Anche in questo caso, perciò, a me pare che invece di colpire il datore di lavoro, chi cioè vuole tagliare sull’istruzione, si colpisca l’utenza, creando del malcontento e dell’astio verso la categoria: come la prenderebbero, infatti, gli studenti, privati di gite, corsi per una volta interessanti e facoltativi, approfondimenti che potrebbero aiutarli a scegliere l’università o ad affrontare meglio gli Esami di Stato?
No, credo che se si voglia protestare realmente contro il ministro, la classe politica e l’andazzo generale, le vie possibili ed efficaci siano solo due: o si va tutti davanti al MIUR e lo si occupa a oltranza – e allora sì un disagio a qualcuno lo si crea davvero – oppure si prova a insegnare meglio di quanto non si stia facendo ora.

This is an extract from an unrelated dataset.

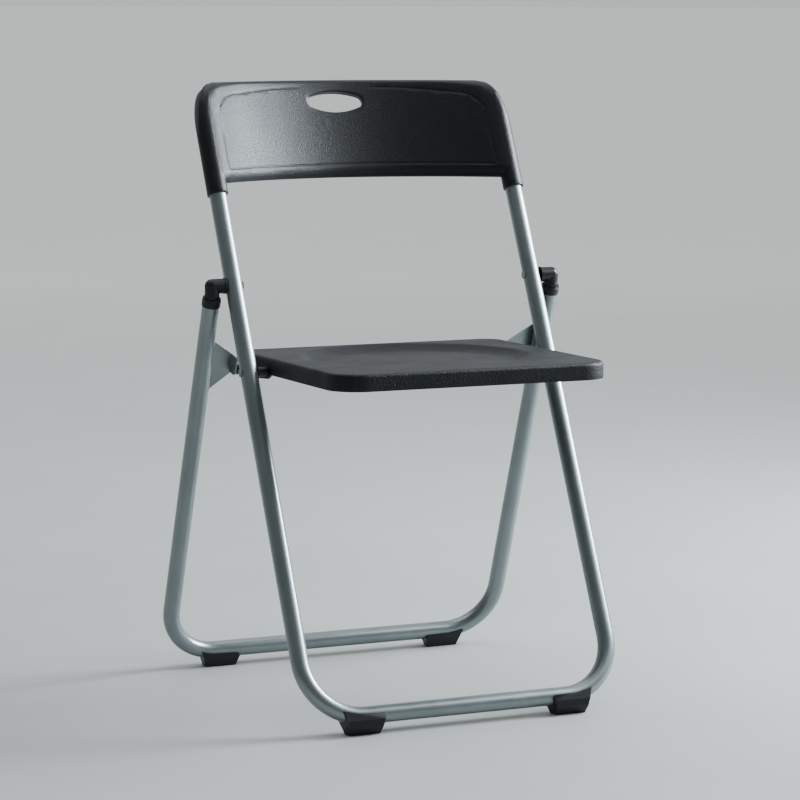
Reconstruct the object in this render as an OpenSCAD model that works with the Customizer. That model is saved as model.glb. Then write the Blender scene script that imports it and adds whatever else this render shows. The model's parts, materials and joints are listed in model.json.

Perché il problema è proprio questo: la qualità del nostro insegnamento. Se in questi anni i vari governi che si sono succeduti hanno avuto il coraggio di proporre – e spesso di portare a termine – riforme punitive nei confronti della classe insegnante è stato perché l’opinione pubblica, in generale, ha un’opinione piuttosto bassa di noi e del nostro lavoro. Hanno tagliato le ore, i posti, i pensionamenti perché l’italiano medio ritiene che noi non facciamo praticamente nulla, e quel poco che facciamo lo facciamo male. E l’italiano medio non pensa questo solo perché è scemo e indottrinato dalla tv; lo pensa perché spesso, nella sua carriera scolastica, ha incontrato un certo numero di professori incapaci e/o svogliati. Lo pensa perché in parte è vero.
E allora, se vogliamo far sentire la nostra voce contro i tagli selvaggi l’unica via alla lunga veramente efficace è far capire che siamo dei professionisti, che il nostro mestiere ha una ragione d’essere, che ci meritiamo uno stipendio adeguato e un certo riconoscimento sociale. Che, insomma, siamo degli insegnanti capaci e motivati, lavoratori degni di una seppur minima stima; persone il cui lavoro è da proteggere e tutelare. Altrimenti finiamo per fare solo il gioco di chi ci considera una spesa inutile, soprattutto in tempo di crisi.